How racism, costly gold dowry put Salim Swaleh off marrying

One can be killed for hanging out with Iranian women, he says

In Summary

• After six years in Iran, he returned to Kenya and married his childhood sweetheart 

Churchill with NTV's Salim Swaleh
Churchill with NTV's Salim Swaleh
Image: courtesy

NTV Swahili anchor Salim Swaleh says racism and costly gold dowry made him not marry in Iran, where he worked for close to six years.

Speaking during an interview on Churchill Show, Swaleh said dowry is paid in the form of gold in Iran.

"When marrying a Persian woman, her weight is recorded and her dowry is set at gold that weighs a quarter of her weight," he said.

Swaleh added that the dowry is paid even if you leave her, something that has given women a lot of power, and the penalty for not paying the dowry is imprisonment.

"The law says even if you decide to leave her, you will pay her gold that same day."

After working at the Islamic Republic of Iran Broadcasting for several years, he married his childhood sweetheart.

"I would see her during my visits to my grandmother’s place in Gilgil and tell myself that one day, she would be mine," he said.

The news anchor also said Iranian men don’t like to see their women hanging out with Africans, and one can be killed for it. "I am very dark compared to their complexion," he said.

"They have some form of racism, where they gossip about you without knowing you also speak Persian. If the men from Iran see you with their women, they might kill you.

"You would enter a shop and hear them say to each other that 'midnight has arrived', even if it is 11am and you’re buying breakfast. It means a dark person has entered the room," he said.
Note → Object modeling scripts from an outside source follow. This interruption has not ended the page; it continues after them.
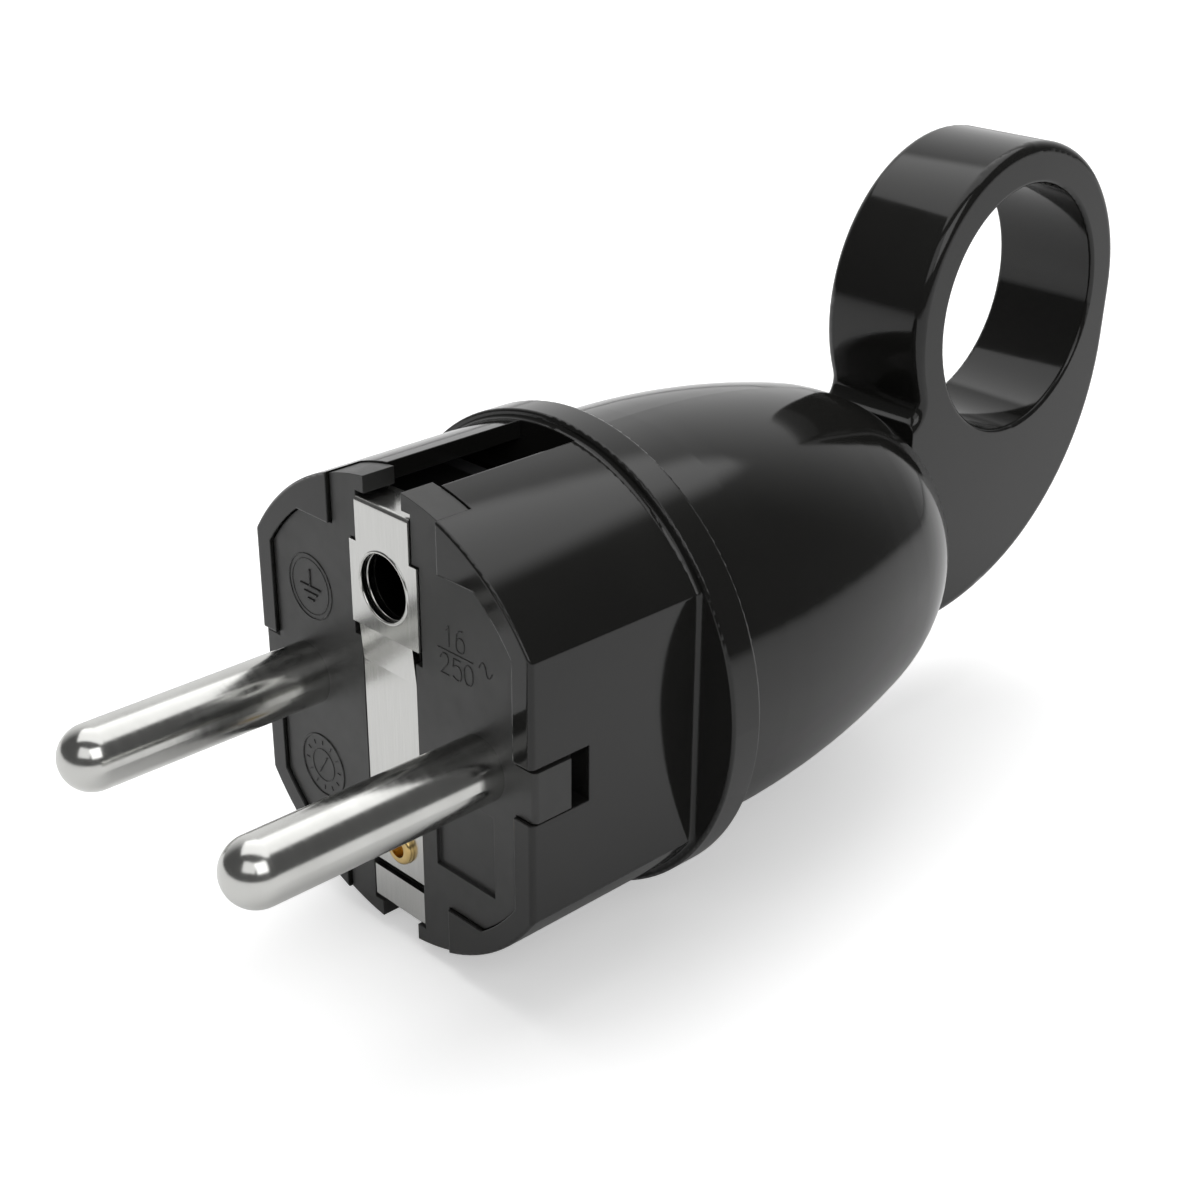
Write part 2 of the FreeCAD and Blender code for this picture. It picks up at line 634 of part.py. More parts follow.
def make_lower_earth_contact():
    """Lower earth contact: short face blade, leg under the carrier and tail behind the riveted plate."""
    body = new_body("lower_earth_contact")
    front = SHEET_LOW
    thick = "Sizes.sheet"
    bend = "Sizes.bend_radius"
    base = f"-{LOWER_BOTTOM}"
    tail = "Sizes.plate_back"
    corners = [
        (front, f"-{LOWER_TOP}"),
        (front, f"{base} + {bend}"),
        (f"{front} + {bend}", base),
        (f"{tail} + {thick} - {bend}", base),
        (f"{tail} + {thick}", f"{base} + {bend}"),
        (f"{tail} + {thick}", "-Sizes.lower_tail_top"),
        (tail, "-Sizes.lower_tail_top"),
        (tail, f"{base} + {thick}"),
        (f"{front} + {thick}", f"{base} + {thick}"),
        (f"{front} + {thick}", f"-{LOWER_TOP}"),
    ]
    arcs = {1: (bend, "left"), 3: (bend, "left")}
    side = new_sketch(body, "lower_side", "YZ_Plane")
    outline(side, corners, arcs)
    extrude(body, "Pad", "lower_form", side, "Sizes.lower_width", both=True)
    front_pocket(body, "lower_rivet_opening",
                 lambda s: disc(s, RIVET_X, "-Sizes.rivet_drop", RIVET_HOLE_R),
                 "Sizes.plate_back", "Sizes.sheet")
    return body


def make_earth_rivet():
    """Brass rivet with a hollow, round-lipped front end and a flat head behind the plate."""
    outer = "Sizes.rivet_diameter / 2"
    inner = "Sizes.rivet_bore / 2"
    head = "Sizes.rivet_head / 2"
    start = f"{SHEET_LOW} - Sizes.rivet_proud"
    lip = "Sizes.rivet_lip"
    seat = "Sizes.plate_back + Sizes.sheet"
    corners = [
        ("0", f"{start} + Sizes.rivet_bore_depth"), (inner, f"{start} + Sizes.rivet_bore_depth"),
        (inner, start), (f"{outer} - {lip}", start), (outer, f"{start} + {lip}"), (outer, seat),
        (head, seat), (head, "Sizes.earth_block_front"), ("0", "Sizes.earth_block_front"),
    ]
    return turned_part("earth_rivet", corners, {3: (lip, "left")}, across=RIVET_X,
                       offset="-Sizes.rivet_drop")


def make_earth_socket():
    """Tube behind the strip's collar, closed at its rear end."""
    inner = "Sizes.earth_bore / 2"
    outer = "Sizes.earth_tube / 2"
    start = COLLAR_END
    end = "Sizes.face_setback + Sizes.earth_tube_length"
    floor = f"{end} - (Sizes.earth_tube - Sizes.earth_bore) / 2"
    corners = [(inner, start), (outer, start), (outer, end), ("0", end), ("0", floor), (inner, floor)]
    return turned_part("earth_socket", corners, offset="Sizes.earth_offset")


def make_terminal(name, sign):
    """Brass block on the pin's tail, with a bore for the wire and a tapped hole for its screw."""
    body = new_body(name)
    across = f"{sign}{HALF_PITCH}"
    half_x = TERMINAL_HALF
    half_z = "Sizes.terminal_height / 2"
    front = "(Sizes.pin_collar_start + Sizes.pin_collar_length)"
    front_pad(body, f"{name}_block",
              lambda s: rectangle(s, f"{across} - {half_x}", f"-{half_z}", f"{across} + {half_x}", half_z),
              front, f"Sizes.terminal_end - {front}")
    tail = "Sizes.pin_tail_diameter / 2 + Sizes.pin_gap"
    wire = "Sizes.wire_bore / 2"
    front_pocket(body, f"{name}_pin_bore", lambda s: disc(s, across, "0", tail),
                 front, "Sizes.pin_tail_length")
    wire_start = "Sizes.terminal_end - Sizes.wire_depth"
    front_pocket(body, f"{name}_wire_bore", lambda s: disc(s, across, "-Sizes.wire_setback", wire),
                 wire_start, "Sizes.wire_depth")
    top = new_sketch(body, f"{name}_screw_sketch", "XY_Plane", offset=half_z)
    disc(top, across, screw_place(), SCREW_HOLE_R)
    extrude(body, "Pocket", f"{name}_screw_bore", top, "Sizes.screw_reach")
    return body


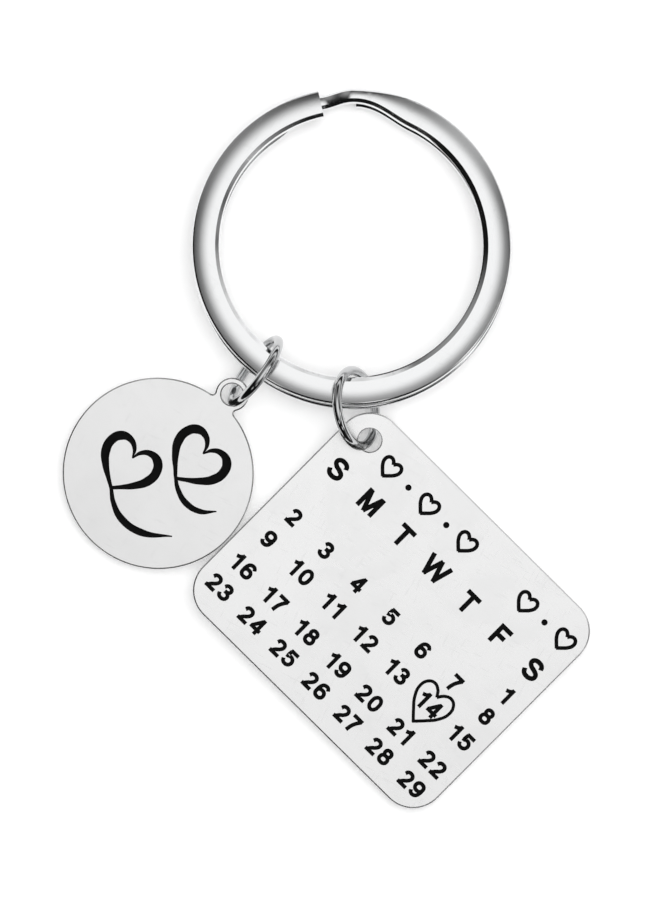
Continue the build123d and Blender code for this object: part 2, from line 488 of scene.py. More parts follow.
@dataclass(frozen=True)
class SteelFinish:
    """A bare steel surface: how pale, how smooth and how marked it is."""

    name: str
    tint: tuple[float, float, float]
    roughness: float
    grain_tone: float
    grain_rough: float
    smear_rough: float
    scratch_rough: float
    relief: float
    grain_turn: float = 0.0
    scratch_height: float = -0.8

    def material(self, effects: SurfaceEffects) -> bpy.types.Material:
        """Mix the finish from the shared effects.

        Args:
            effects: The shared groups.

        Returns:
            The finished material.
        """
        steel = bpy.data.materials.new(self.name)
        steel.use_nodes = True
        tree = steel.node_tree
        shader = tree.nodes["Principled BSDF"]
        shader.inputs["Metallic"].default_value = 1.0
        place = place_in_mm(tree)
        sockets = {"Place": place, "Turn": self.grain_turn}
        grain = wire_up(tree, "ShaderNodeGroup", sockets, node_tree=effects.grain).outputs
        marks = wire_up(tree, "ShaderNodeGroup", {"Place": place}, node_tree=effects.handling).outputs
        shades = {
            socket: (*(min(1.0, part * share) for part in self.tint), 1.0)
            for socket, share in (("A", 1 + self.grain_tone), ("B", 1 - self.grain_tone))
        }
        shade = wire_up(
            tree, "ShaderNodeMix", {"Factor": grain["Tone"], **shades}, data_type="RGBA"
        )
        tree.links.new(shade.outputs["Result"], shader.inputs["Base Color"])
        rough: object = self.roughness
        for mask, share in (
            (grain["Tone"], self.grain_rough),
            (marks["Smear"], self.smear_rough),
            (marks["Scratch"], self.scratch_rough),
        ):
            rough = math_on(tree, "MULTIPLY_ADD", mask, share, rough)
        tree.links.new(rough, shader.inputs["Roughness"])
        height = math_on(tree, "MULTIPLY_ADD", marks["Scratch"], self.scratch_height, grain["Height"])
        sockets = {"Height": height, "Strength": 1.0, "Distance": self.relief * MM}
        bump = wire_up(tree, "ShaderNodeBump", sockets)
        tree.links.new(bump.outputs[0], shader.inputs["Normal"])
        return steel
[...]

He said the worst was a time he went to print a passport size photo and a client asked why the passport photo was white.

Swaleh said moving to NTV was the best decision for personal reasons. "Not because of what I am reading online. My salary and the little I get from my businesses is enough money for me. I am a professional journalist who has worked with international media entities," he said.